**What is expected**. Copy out the listing exactly.

**Data**.
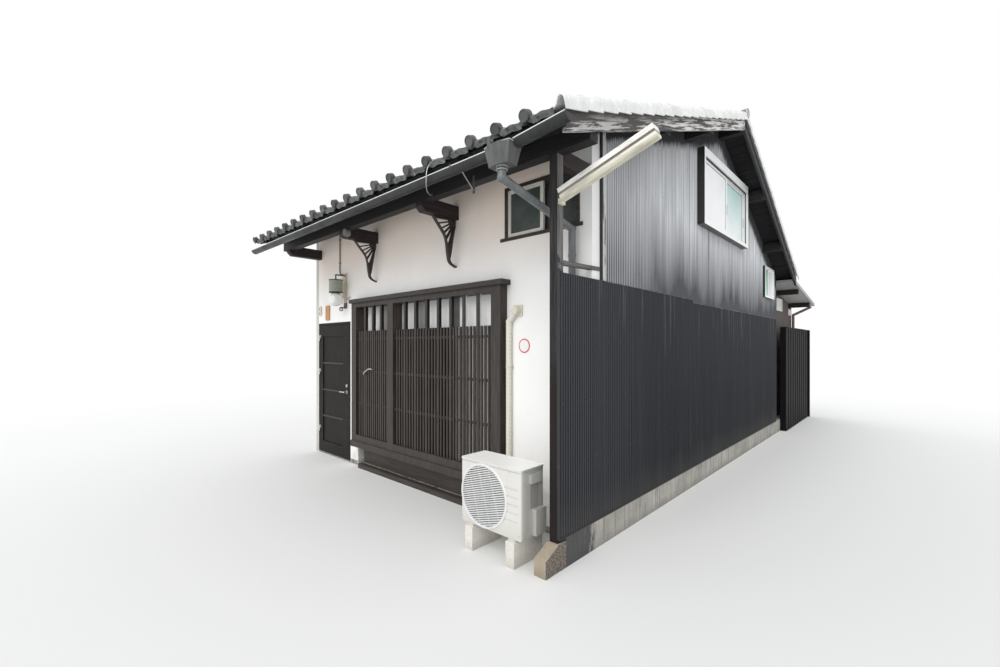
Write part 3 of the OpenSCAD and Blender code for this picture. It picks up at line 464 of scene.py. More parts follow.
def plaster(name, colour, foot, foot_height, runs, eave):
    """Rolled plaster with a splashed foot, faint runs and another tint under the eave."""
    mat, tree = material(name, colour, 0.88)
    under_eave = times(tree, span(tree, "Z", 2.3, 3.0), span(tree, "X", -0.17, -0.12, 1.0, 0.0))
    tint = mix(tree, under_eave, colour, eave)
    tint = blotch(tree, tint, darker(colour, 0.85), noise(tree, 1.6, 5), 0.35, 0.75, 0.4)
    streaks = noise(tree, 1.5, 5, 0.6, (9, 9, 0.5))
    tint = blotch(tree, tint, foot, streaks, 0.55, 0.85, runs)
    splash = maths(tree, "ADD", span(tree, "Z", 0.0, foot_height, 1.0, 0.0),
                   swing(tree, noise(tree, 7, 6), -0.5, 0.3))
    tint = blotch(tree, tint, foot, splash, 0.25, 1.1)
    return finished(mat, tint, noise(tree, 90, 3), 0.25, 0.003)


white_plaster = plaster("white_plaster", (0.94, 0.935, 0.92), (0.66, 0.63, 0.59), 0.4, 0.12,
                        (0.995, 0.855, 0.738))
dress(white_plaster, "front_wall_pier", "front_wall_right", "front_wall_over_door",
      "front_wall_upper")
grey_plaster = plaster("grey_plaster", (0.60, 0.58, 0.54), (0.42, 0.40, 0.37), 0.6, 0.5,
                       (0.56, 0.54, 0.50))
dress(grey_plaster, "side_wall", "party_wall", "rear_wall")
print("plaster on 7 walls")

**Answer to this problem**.
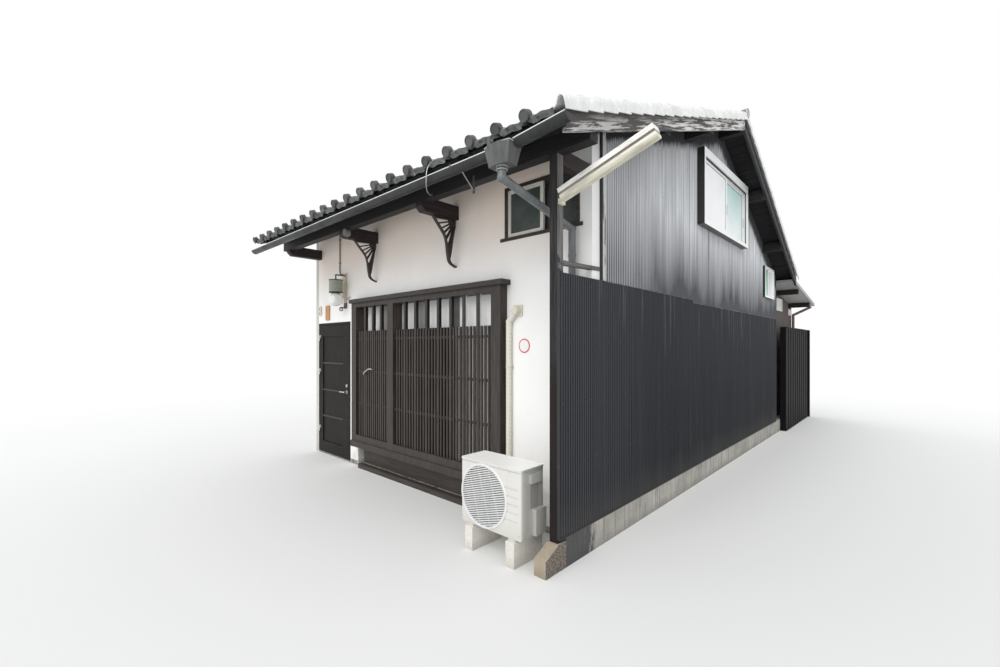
Write part 3 of the OpenSCAD and Blender code for this picture. It picks up at line 464 of scene.py. More parts follow.
def plaster(name, colour, foot, foot_height, runs, eave):
    """Rolled plaster with a splashed foot, faint runs and another tint under the eave."""
    mat, tree = material(name, colour, 0.88)
    under_eave = times(tree, span(tree, "Z", 2.3, 3.0), span(tree, "X", -0.17, -0.12, 1.0, 0.0))
    tint = mix(tree, under_eave, colour, eave)
    tint = blotch(tree, tint, darker(colour, 0.85), noise(tree, 1.6, 5), 0.35, 0.75, 0.4)
    streaks = noise(tree, 1.5, 5, 0.6, (9, 9, 0.5))
    tint = blotch(tree, tint, foot, streaks, 0.55, 0.85, runs)
    splash = maths(tree, "ADD", span(tree, "Z", 0.0, foot_height, 1.0, 0.0),
                   swing(tree, noise(tree, 7, 6), -0.5, 0.3))
    tint = blotch(tree, tint, foot, splash, 0.25, 1.1)
    return finished(mat, tint, noise(tree, 90, 3), 0.25, 0.003)


white_plaster = plaster("white_plaster", (0.94, 0.935, 0.92), (0.66, 0.63, 0.59), 0.4, 0.12,
                        (0.995, 0.855, 0.738))
dress(white_plaster, "front_wall_pier", "front_wall_right", "front_wall_over_door",
      "front_wall_upper")
grey_plaster = plaster("grey_plaster", (0.60, 0.58, 0.54), (0.42, 0.40, 0.37), 0.6, 0.5,
                       (0.56, 0.54, 0.50))
dress(grey_plaster, "side_wall", "party_wall", "rear_wall")
print("plaster on 7 walls")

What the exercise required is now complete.